UEM was pioneered by Nobel Laureate Ahmed H. Zewail (Chemistry, 1999) and is based on a modified TEM coupled to a femtosecond pulsed laser. The technique combines the high spatial resolution of a TEM with the high temporal resolution of a pulsed laser, providing an enhanced spatiotemporal resolution of several orders of magnitude larger than conventional optical and electron techniques.
For nanoscience, this approach has unique advantages with respect to conventional methods. The high versatility of this configuration can provide the direct probing of atomic motions and real-space evolution of single particles, as well as the dynamics of low- and high-energy material excitations, such as plasmons and excitons.
Three out of the four speakers at this event are leading scientists in recently EU-funded projects:
Vincenzo Grillo (National Research Council, Italy), the Principal Investigator of the FET Q-SORT and MINEON projects presented a talk on “Adaptive optics and where to find them. A guide to new ideas and application to material science”.
His colleagues, Giovanni Maria Vanacore (University of Milano Bicocca) and Fabrizio Carbone, respectively Principal Investigator and Co-Investigator of the FET project SMART-electron offered two talks, the first one focused on “Ultrafast Electron Microscopy: Femtosecond imaging, diffraction and spectroscopy for material science and quantum applications”. And the second one on “Transmission electron microscopy with engineered electrons”.
Prof. Carbone introduced the basics of time-resolved ultrafast electron microscopy, then discussed the different mechanisms of electron-light interaction, and finally presented studies on the generation, visualization, and coherent control of localized plasmonic excitations in nanophotonic structures.

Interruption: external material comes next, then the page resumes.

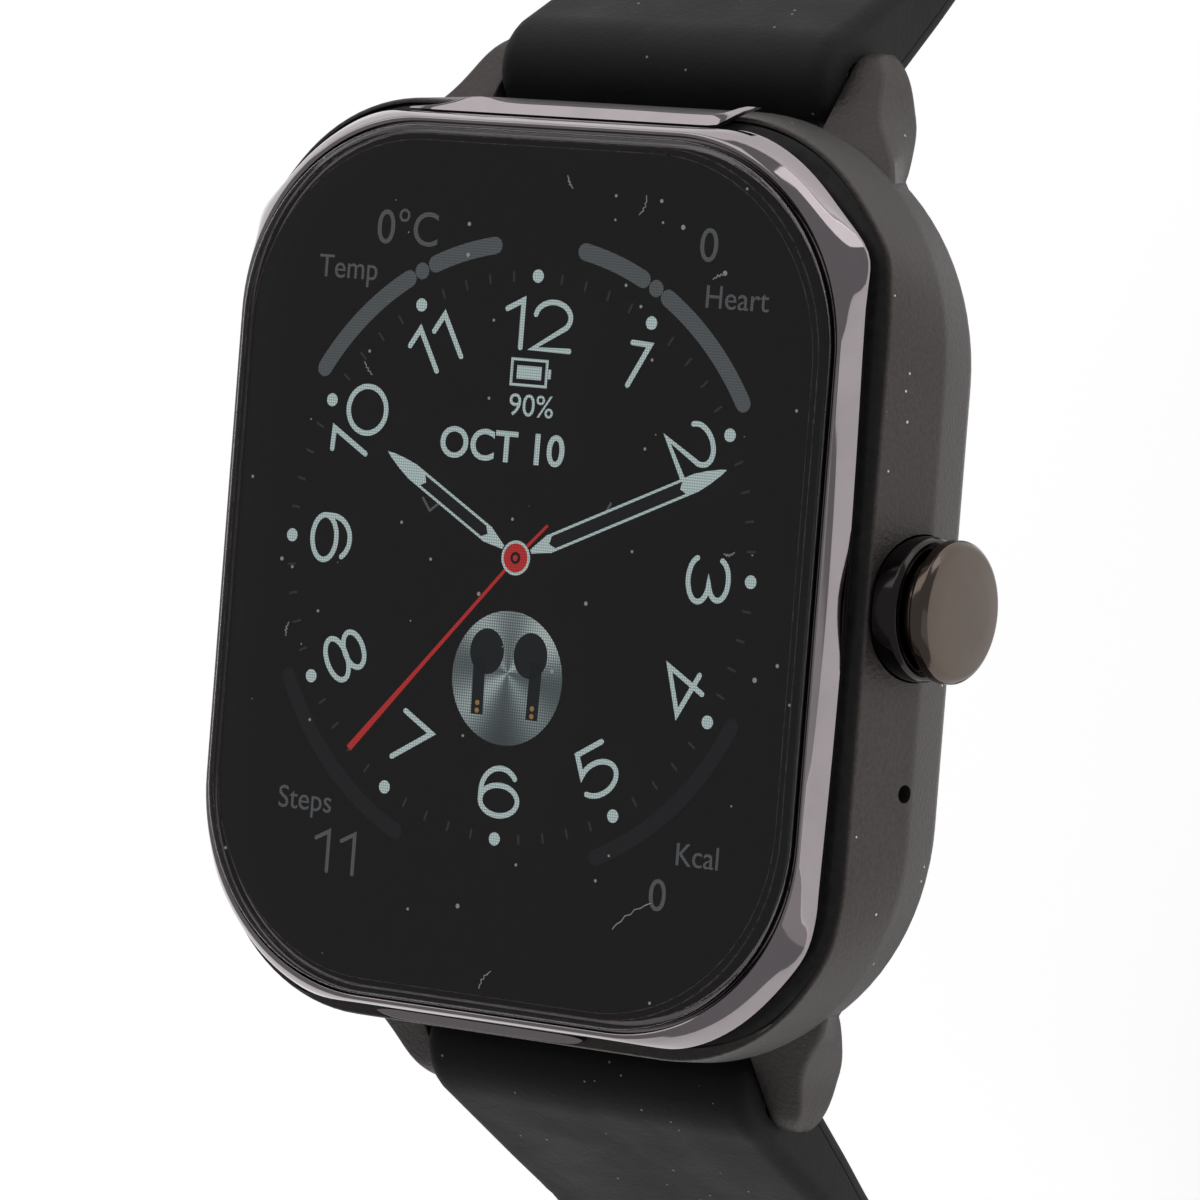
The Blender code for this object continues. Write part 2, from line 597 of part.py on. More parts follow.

The session continued with the talk by Dr. Giovanni Maria Vanacore from the University of Milano-Bicocca, the scientific coordinator of the SMART-electron project, whose research is focused on investigating materials by ultrafast electron microscopy with engineered electron pulses via electron-light quantum interaction. In the first part, Dr. vanacore discussed the nanoscale-femtosecond observation of phase transitions in Mott insulators via two-color near-field electron microscopy, while in a second part, he discussed the generation and control of ultrafast vortex electron pulses via chiral plasmons. The latter is a genuine example of light-induced electron beam shaping and represents a first rudimentary example of a photonic-based free-electron modulator, which is the technological objective of the SMART-electron project.
Finally, the session ended with a talk by Dr. Vincenzo Grillo from the Italian National Research Council (CNR) in Modena, who discussed the design, fabrication, and characterization of electrostatically-controlled phase plates for electron beam shaping. In particular, Dr. Grillo showed the ability to perform angular momentum-resolved spectroscopic measurements, opening the window to new microscopy schemes studying magnetism and chirality in nanomaterials.He also showed seminal work on computational ghost imaging.
All three speakers were invited to participate in this conference in view of the pioneering work that they are carrying out in their respective projects.
The European Commission, through its Research Executive Research, funds trans-national scientific research projects through dedicated calls for entries, such as those of the competitive FET Programme. This approach makes cutting-edge projects such as SMART-electron and Q-SORT possible.
Regarding the usefulness of European funding for a scientist’s career, Dr. Vanacore had this to say:
“The funding from the European Union through the FET-Open call has played and is playing a fundamental role in shaping up my scientific career as a young principal investigator. The effects are numerous and they pervade several dimensions. First, it allowed me to gain an increased visibility both within my own institute, which is always beneficial for a junior faculty, and within the international scientific communities of electron microscopy and photonics. Moreover, the funding is significantly contributing in shaping up the facilities of my laboratory with state-of-the art instrumentation. Strictly connected to the latter aspect, it is considerably boosting my chance of realising my vision, transforming my scientific idea into a technological reality. Finally, due to the consortium nature of the project, it is giving me the chance to develop managerial skills in guiding a group of very gifted people across several institutions/companies and across several countries.”
In its function in helping establish fruitful international long-term relationships involving public institutions and private enterprises alike, the Research Executive Agency promotes the advancement of knowledge that makes Europe competitive in the international research and development sector.